After Nero committed suicide at about AD 68, then Galba became emperor of Rome. Now this year can get a bit tricky so please follow along for there was about 4 emperors the next following year. Especially in light of the fact that many textbooks place Vespasianus as the successor of Nero. Not long after Galba was declared emperor, Vitellius declared himself emperor by his army. Now there was a forth guy who had intentions for Rome’s highest title as well and he was Marcus Salvius Otho. Otho killed Galba, and his successor, forced the Senate to recognize him as the new emperor. Otho did not hold it long, four months, before he committed suicide after his defeat by Vitellius.
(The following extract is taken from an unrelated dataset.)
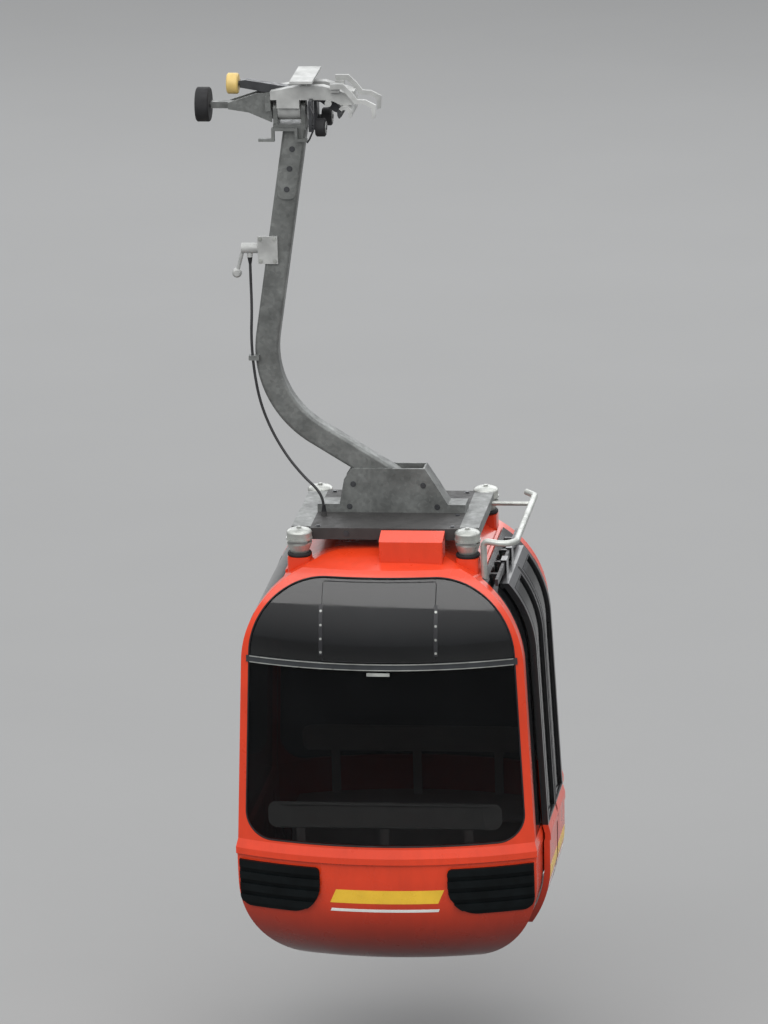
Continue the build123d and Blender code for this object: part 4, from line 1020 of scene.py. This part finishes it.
# %% Rubber rings, domes and cap nuts
DAMPERS = [(CABIN_X + sx * 0.420, sy * 0.390) for sx in (-1, 1) for sy in (-1, 1)]
DAMPER_FOOT_Z, DAMPER_CAP_Z = -2.176, -2.036
RING = [(0.0430, 0.0), (0.0560, 0.0), (0.0600, 0.005), (0.0600, 0.014), (0.0560, 0.019), (0.0460, 0.019),
        (0.0430, 0.0)]  # radius, height
DOME_R, DOME_LOW, DOME_RISE, DOME_STEPS, DOME_SQUARE = 0.0635, -0.003, 0.0215, 9, 0.8
TURN_SIDES, CAP_NUT_R, CAP_NUT_H = 40, 0.011, 0.007
rings = bmesh.new()
for x, y in DAMPERS:
    add_turned(rings, RING, (x, y, DAMPER_FOOT_Z), segments=TURN_SIDES)
keep_form("damper_rings", rings, "carrier", "black_rubber")
domes = bmesh.new()
for x, y in DAMPERS:
    line = [(0.0, DOME_LOW), (DOME_R, DOME_LOW)]
    for i in range(DOME_STEPS):
        a = math.pi / 2 * i / DOME_STEPS
        line.append((DOME_R * math.cos(a) ** DOME_SQUARE, DOME_RISE * math.sin(a)))
    line.append((0.0, DOME_RISE))
    add_turned(domes, line, (x, y, DAMPER_CAP_Z - DOME_RISE), segments=TURN_SIDES)
keep_form("damper_domes", domes, "carrier", "silver", smooth=50.0)
nuts = [((x, y, DAMPER_CAP_Z), (0, 0, 1)) for x, y in DAMPERS]
bolts("damper_nuts", nuts, CAP_NUT_R, CAP_NUT_H, "carrier", "silver")
print("dampers:", len(DAMPERS))

# %% [markdown]
# ## The hanger's fastenings
# The hanger's head, foot and lever plate are bolted, and the tongues and the foot are welded to
# the tube. Bolt places come from short rows. Both faces of the hanger get the same, apart from the
# lever's plate, which is on one face.

# %% Bolts and welds on the hanger
PLATE_Y, TUBE_Y = 0.060, 0.0490
TOP_X, TOP_Z, LEAN = -0.2575, -0.095, 0.1628
TONGUE_BOLT_Z, TONGUE_HALF = (-0.190, -0.290, -0.395), 0.046
FOOT_BOLTS = ((-0.019, -1.904), (0.332, -1.909), (-0.040, -2.020), (0.400, -2.020))  # x, z
LEVER_BOLTS = [(x, z) for x in (-0.448, -0.376) for z in (-0.761, -0.649)]
DECK_BOLTS = [(CABIN_X + sx * 0.335, sy * y) for sx in (-1, 1) for sy in (-1, 1) for y in (0.100, 0.310)]
DECK_TOP_Z, LIP_Y, LIP_BOLT_X, LIP_BOLT_Z = -2.050, 0.345, 0.190, -2.078
BOLT_SIZE, LEVER_BOLT_SIZE = (0.010, 0.006), (0.007, 0.005)  # radius, height
TONGUE_WELD_Z, FOOT_WELD = (-0.120, -0.410), ((-0.022, -1.8265), (0.178, -1.8245))
WELD_PITCH, WELD_R = 0.006, 0.0042
hanger_rows = []
for side in (-1, 1):
    way = (0, side, 0)
    for z in TONGUE_BOLT_Z:
        hanger_rows.append(((TOP_X + LEAN * (z - TOP_Z), side * PLATE_Y, z), way))
    hanger_rows += [((x, side * PLATE_Y, z), way) for x, z in FOOT_BOLTS]
    hanger_rows += [((CABIN_X + x, side * LIP_Y, LIP_BOLT_Z), way) for x in (-LIP_BOLT_X, LIP_BOLT_X)]
hanger_rows += [((x, y, DECK_TOP_Z), (0, 0, 1)) for x, y in DECK_BOLTS]
bolts("hanger_bolts", hanger_rows, *BOLT_SIZE, "carrier", "dark_steel")
lever_rows = [((x, -PLATE_Y, z), (0, -1, 0)) for x, z in LEVER_BOLTS]
bolts("lever_bolts", lever_rows, *LEVER_BOLT_SIZE, "carrier", "silver")
weld_lines = []
for side in (-1, 1):
    for sign in (-1, 1):
        line = []
        for z in TONGUE_WELD_Z:
            line.append((TOP_X + LEAN * (z - TOP_Z) + sign * TONGUE_HALF, side * TUBE_Y, z))
        weld_lines.append((line, False))
    weld_lines.append(([(x, side * TUBE_Y, z) for x, z in FOOT_WELD], False))
welds = lines_mesh("hanger_welds", weld_lines)
grow("hanger_welds", welds, blobs, {"Pitch": WELD_PITCH, "Radius": WELD_R}, "carrier", "galvanised")
print("hanger bolts:", len(hanger_rows))

# %% [markdown]
# ## The grip's small parts
# Each wheel has a ring of screws round its pin, and a bent black rod guards the front wheel. The
# rings ride on the wheels, so they turn with them; the rod rides on the grip.

# %% Wheel rings and guard rod
WHEELS = (
    # body, centre of the outer face, way out, ring's outer radius, screws
    ("outer_roller", (-0.750, 0.0, 0.022), -1, 0.044, 6),
    ("front_roller", (-0.093, -0.118, -0.066), 1, 0.030, 4),
    ("rear_roller", (-0.093, 0.118, -0.066), 1, 0.030, 4),
)
RING_HOLE_R, RING_T, RING_SINK, RING_BEVEL, RING_EDGE = 0.0150, 0.0022, 0.001, 0.001, 0.6
RING_SCREW_R, RING_SCREW_H = 0.0030, 0.0018
for body, center, way, radius, count in WHEELS:
    form = bmesh.new()
    line = [(RING_HOLE_R, -RING_SINK), (radius, -RING_SINK), (radius, RING_T * RING_EDGE),
            (radius - RING_BEVEL, RING_T), (RING_HOLE_R, RING_T), (RING_HOLE_R, -RING_SINK)]
    add_turned(form, line, center, (way, 0, 0), TURN_SIDES)
    keep_form(f"{body}_ring", form, body, "cast_light")
    mid = 0.5 * (RING_HOLE_R + radius)
    rows = []
    for i in range(count):
        a = 2 * math.pi * i / count
        x, y, z = center
        rows.append(((x + way * RING_T, y + mid * math.cos(a), z + mid * math.sin(a)), (way, 0, 0)))
    bolts(f"{body}_screws", rows, RING_SCREW_R, RING_SCREW_H, body, "dark_steel")
ROD = ((-0.168, -0.138, 0.052), (-0.160, -0.160, 0.044), (-0.146, -0.174, 0.016), (-0.140, -0.176, -0.030),
       (-0.150, -0.176, -0.072), (-0.168, -0.176, -0.112), (-0.181, -0.176, -0.130))
ROD_R = 0.0045
sweep_bead("grip_rod", [(ROD, False)], ROD_R, "grip", "black_paint")
print("wheel rings:", len(WHEELS))

# %% [markdown]
# ## Inside the cabin
# Little shows through the dark glass: the back rail of the bench, with a pale line along its top
# and its foot. A ribbed mat lies on the floor and shows when the doors are open. Its ribs are one
# node tree: a line of bars between two points.

# %% Bench lines and floor mat
RAIL_LINE_Z, RAIL_LINE_X, RAIL_LINE_Y, RAIL_LINE_R = (-3.394, -3.509), 0.520, 0.6535, 0.003
MAT_X, MAT_Y, MAT_Z, RIB_W, RIB_H, RIBS = 0.480, 0.300, -4.112, 0.012, 0.004, 28


def rib_tree():
    """Evenly spaced bars from one point to another."""
    tree, start, end = new_tree(
        "mat_ribs",
        (("Count", "NodeSocketInt"), ("From", "NodeSocketVector"), ("To", "NodeSocketVector"),
         ("Rib", "NodeSocketVector"), ("Finish", "NodeSocketMaterial")),
    )
    line = tree.nodes.new("GeometryNodeMeshLine")
    line.mode = "END_POINTS"
    bar = tree.nodes.new("GeometryNodeMeshCube")
    lay = tree.nodes.new("GeometryNodeInstanceOnPoints")
    chain(
        tree, (start, "Count", line, "Count"), (start, "From", line, "Start Location"),
        (start, "To", line, "Offset"), (start, "Rib", bar, "Size"),
        (line, "Mesh", lay, "Points"), (bar, "Mesh", lay, "Instance"),
    )
    return close_tree(tree, start, lay, end)


ribs = lines_mesh("floor_mat", [(((0, 0, MAT_Z),), False)])
rib_sizes = {
    "Count": RIBS, "From": (CABIN_X - MAT_X, 0.0, MAT_Z), "To": (CABIN_X + MAT_X, 0.0, MAT_Z),
    "Rib": (RIB_W, 2 * MAT_Y, 2 * RIB_H),
}
grow("floor_mat", ribs, rib_tree(), rib_sizes, "carrier", "black_rubber", smooth=20.0)
rail_lines = []
for _, side in ENDS:
    for z in RAIL_LINE_Z:
        ends = [(CABIN_X + sign * RAIL_LINE_X, side * RAIL_LINE_Y, z) for sign in (-1, 1)]
        rail_lines.append((ends, False))
sweep_bead("bench_lines", rail_lines, RAIL_LINE_R, "carrier", "cast_light")
print("mat ribs:", RIBS)

# %% [markdown]
# ## Studio
# A pale floor lies below the hanging cabin, so that it reads as hanging. The light is that of a
# bright overcast sky: three broad lamps, one in front, one overhead and one behind, and a world
# that is brightest at the top. The front lamp stands high, so it shows in the arched panes alone,
# leaves upright glass dark and puts a pale glare on whatever faces up.

# %% Floor, lamps and world
FLOOR_DROP = 0.60
FLOOR_HALF = 120.0
LAMPS = (
    # name, place, width and height, radiance, colour
    ("front_sky", (-1.1, -7.4, 6.0), (18.0, 6.0), 2.6, (1.0, 0.99, 0.98)),
    ("top_sky", (0.5, 1.5, 7.0), (9.0, 7.0), 0.8, (1.0, 0.99, 0.98)),
    ("back_sky", (2.0, 20.0, 6.0), (40.0, 9.0), 1.8, (0.97, 0.98, 1.0)),
)
FLOOR_COLOR = (0.25, 0.25, 0.247)
WORLD_STOPS = ((0.0, (0.45, 0.46, 0.48)), (0.35, (0.95, 0.96, 0.98)), (0.80, (1.45, 1.47, 1.50)))


def add_floor():
    """A wide square under the cabin."""
    f = Finish("pale_floor", 0.9, Specular_IOR_Level=0.2)
    f.color(f.ramp(f.noise(0.8), (0.2, times(FLOOR_COLOR, 0.97)), (0.8, FLOOR_COLOR)))
    z = cad_box[0][2] - FLOOR_DROP
    mesh = bpy.data.meshes.new("studio_floor")
    h = FLOOR_HALF
    mesh.from_pydata([(-h, -h, z), (h, -h, z), (h, h, z), (-h, h, z)], [], [(0, 1, 2, 3)])
    floor = bpy.data.objects.new("studio_floor", mesh)
    bpy.context.scene.collection.objects.link(floor)
    mesh.materials.append(f.material)


def add_lamp(name, place, size, radiance, color):
    """A soft rectangular lamp that faces the middle of the cabin; its power follows its area."""
    data = bpy.data.lights.new(name, "AREA")
    data.shape = "RECTANGLE"
    data.size, data.size_y = size
    data.energy = radiance * math.pi * size[0] * size[1]
    data.color = color
    lamp = bpy.data.objects.new(name, data)
    bpy.context.scene.collection.objects.link(lamp)
    turn = (aim_point - Vector(place)).to_track_quat("-Z", "Y").to_matrix().to_4x4()
    lamp.matrix_world = Matrix.Translation(place) @ turn


def add_world():
    """A world that is bright overhead and dim towards the horizon."""
    world = bpy.data.worlds.new("studio_world")
    bpy.context.scene.world = world
    world.use_nodes = True
    tree = world.node_tree
    background = tree.nodes["Background"]
    place = tree.nodes.new("ShaderNodeTexCoord")
    axes = tree.nodes.new("ShaderNodeSeparateXYZ")
    ramp = tree.nodes.new("ShaderNodeValToRGB")
    ramp.color_ramp.elements.new(0.5)
    for stop, (position, color) in zip(ramp.color_ramp.elements, WORLD_STOPS):
        stop.position = position
        stop.color = (*color, 1.0)
    tree.links.new(place.outputs["Generated"], axes.inputs["Vector"])
    tree.links.new(axes.outputs["Z"], ramp.inputs["Fac"])
    tree.links.new(ramp.outputs["Color"], background.inputs["Color"])
    background.inputs["Strength"].default_value = 1.0


bpy.context.scene.view_settings.view_transform = "Standard"
add_floor()
add_world()
for row in LAMPS:
    add_lamp(*row)
print("lamps:", len(LAMPS))

triangles = {piece.name: sum(len(f.vertices) - 2 for f in piece.data.polygons) for piece in added}
print("added triangles:", sum(triangles.values()), "largest:", max(triangles, key=triangles.get))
Vitellius was then emperor until near the end of that year until the commander of Judea marched in. Yep you guessed his name, Vespasianus. Vitellius was killed and was replaced by Vespasianus. Thus, ending the year of the four emperors. Therefore Theognome, I must disagree with you on their attempts to secure the throne as you put it, they did. The problem was that they couldn’t keep it. 

Christian persecution may not have been as heavy as during the time of Nero compared Domitian, for Nero’s persecution was focused primarily around Rome itself; of course that under debate now by historians based on at least one patristic source. 
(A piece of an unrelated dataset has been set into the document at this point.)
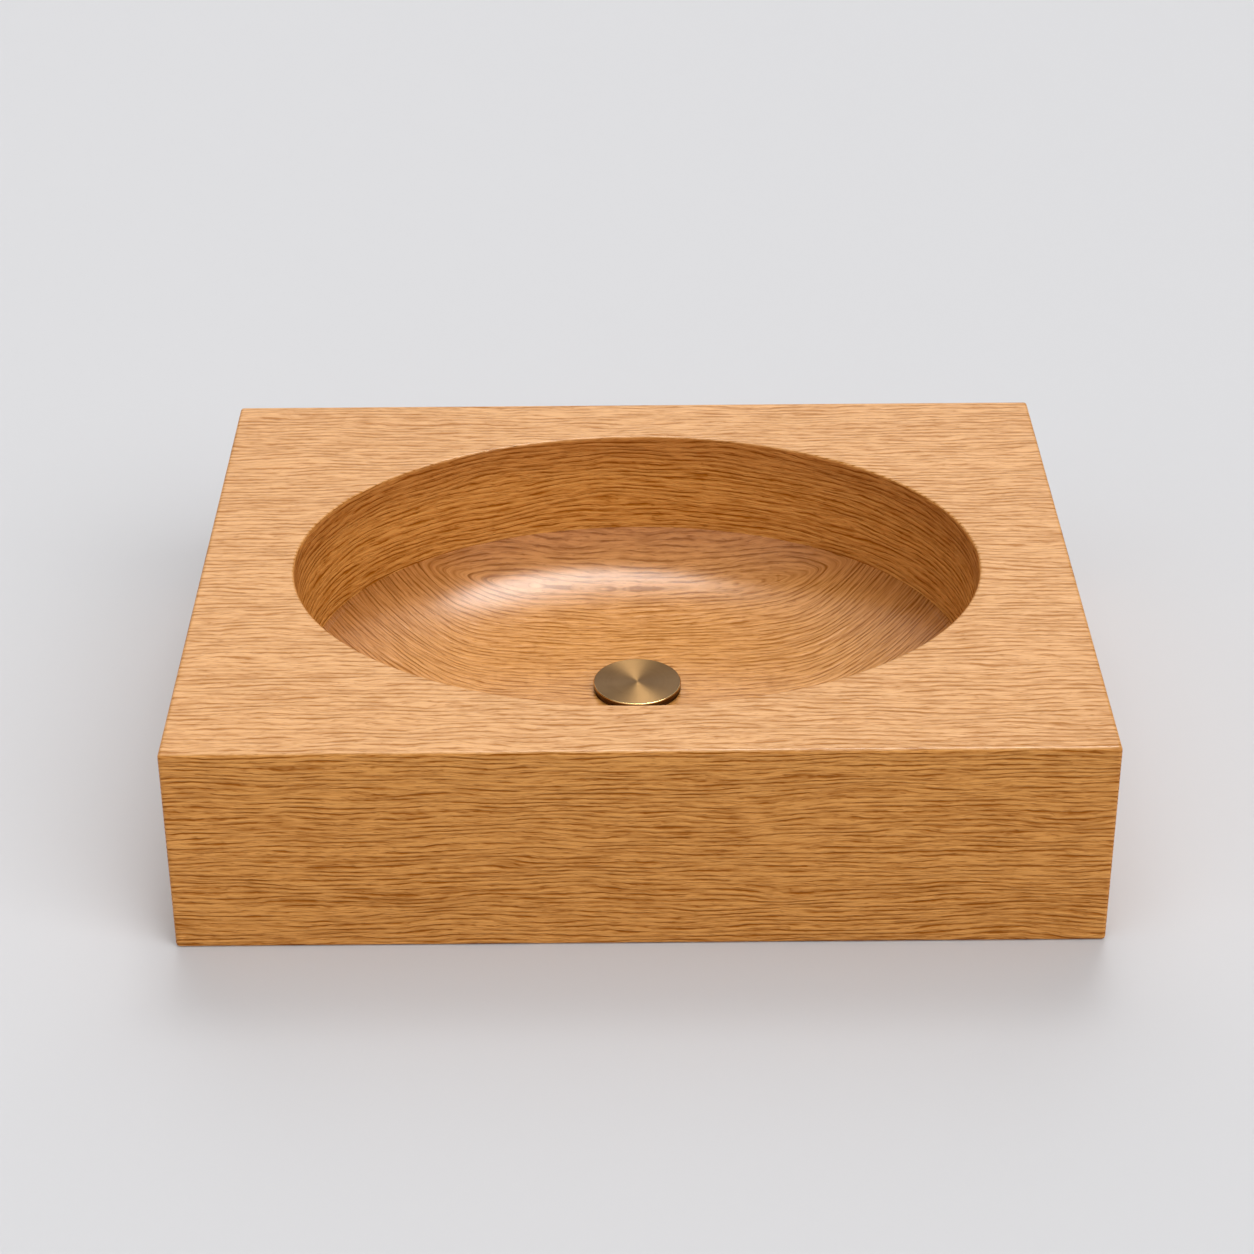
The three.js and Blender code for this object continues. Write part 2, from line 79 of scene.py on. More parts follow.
# %% Sizes
MM = 0.001
WIDTH, DEPTH, HEIGHT = cad_high - cad_low
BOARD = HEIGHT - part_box("deck_board")[0].z
SEAM_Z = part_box("bowl_wall")[0].z
BASE_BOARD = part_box("base_board")[1].z
ARRIS = 2.5 * MM
MOUTH_ROUND = 2 * MM
MITRE_GAP = 0.04 * MM
MOUTH_A = 217 * MM  # half length of the mouth
OVAL = 174 / 217  # its width over its length
SEAM_A = 210 * MM
WALL_THICKNESS = 14 * MM
print("boards", round(BOARD / MM), "mm, seam", round(SEAM_Z / MM), "mm up")

# %% [markdown]
# ## Camera
#
# A product shot of a low, wide piece is taken from a little way off with a long lens, so that the front
# and the back edge stay close to parallel, and from about thirty degrees up, so that both the mouth and
# the front face show. The camera is placed and turned by its angles, with no target object.

# %% Camera
LENS = 84.8
ELEVATION, AZIMUTH, ROLL = 30.31, 0.16, -0.36
STAND = (-0.011, -1.639, 1.044)  # where the camera stands
lens = bpy.data.cameras.new("camera")
lens.lens, lens.sensor_width = LENS, 36
camera = bpy.data.objects.new("camera", lens)
bpy.context.scene.collection.objects.link(camera)
turn = Euler((math.radians(90 - ELEVATION), 0, math.radians(-AZIMUTH))).to_matrix()
turn = turn @ Matrix.Rotation(math.radians(ROLL), 3, "Z")
camera.matrix_world = Matrix.Translation(STAND) @ turn.to_4x4()
bpy.context.scene.camera = camera
print("camera", LENS, "mm lens,", ELEVATION, "degrees up")

# %% [markdown]
# ## Helpers for working by hand
#
# An operator acts on whatever is selected, and loading the frame leaves everything selected. So each
# piece starts from an empty selection, is shaped in edit mode, and ends with its place in its mesh and
# its object at the origin. `pick` takes one piece in hand, `edit` opens it with all of it selected, and
# `done` closes it.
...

Now to another point, “In the Old Testament, apocalyptic prophecy generally occured prior to major events with far reaching efects of the faithful.” That is true that the events typically affected the faithful. But let us remember the letter was written to Asia Minor, and they did not suffer to am large scale until the reign of Domitian. I think that is an important fact to consider and separate out from Matthew 24, which was written to Jews. I think who it was written to must be considered during the interpretive process. Therefore fulfilling the same criteria on the Old Testament for these churches in Asia Minor. Personally I don’t find it that odd, because Christ has yet to return as is indicated by the book. We need to be watchful of how we look at the text and also the history as well because they will shape our views of how we look at the text. 

Theognome, thanks for the good post. 
To God be the Glory and Honor Forever


----------



## JM

Irenaeus comment preserved by Eusebius, 
Dates of the Apocalypse -Iren...
Clement of Alexandria,
Date of the Apocalypse - Clem...


----------



## CNJ

*Date Makes a Difference*



WaywardNowHome said:


> I've never really thought about it. My reference Bible says most scholars believe that it was written in 95 AD so I just believed it.
> 
> What are the implications of it being written before or after the fall? Does it completely change the message of the book depending on the stance one takes?



*Good question, Joel.* It changes what your eschatological viewpoint is, but not the devotional aspect of enthusiasm for Christ's return. *95 AD* is what the dispensationalists and some other viewpoints say. *Before the 70 AD fall* is definitely needed for the postmillenial viewpoint. Reformed Christians tend to *not* go for the disensational/left behind view.


----------



## Theognome

Grimmson said:


> To bad your on vacation, I would love to dialogue with you when you have access to your books.
> 
> First comment, he right AD 69 was a bloody and violent year in Roman history:
> 
> After Nero committed suicide at about AD 68, then Galba became emperor of Rome. Now this year can get a bit tricky so please follow along for there was about 4 emperors the next following year. Especially in light of the fact that many textbooks place Vespasianus as the successor of Nero. Not long after Galba was declared emperor, Vitellius declared himself emperor by his army. Now there was a forth guy who had intentions for Rome’s highest title as well and he was Marcus Salvius Otho. Otho killed Galba, and his successor, forced the Senate to recognize him as the new emperor. Otho did not hold it long, four months, before he committed suicide after his defeat by Vitellius. Vitellius was then emperor until near the end of that year until the commander of Judea marched in. Yep you guessed his name, Vespasianus. Vitellius was killed and was replaced by Vespasianus. Thus, ending the year of the four emperors. Therefore Theognome, I must disagree with you on their attempts to secure the throne as you put it, they did. The problem was that they couldn’t keep it.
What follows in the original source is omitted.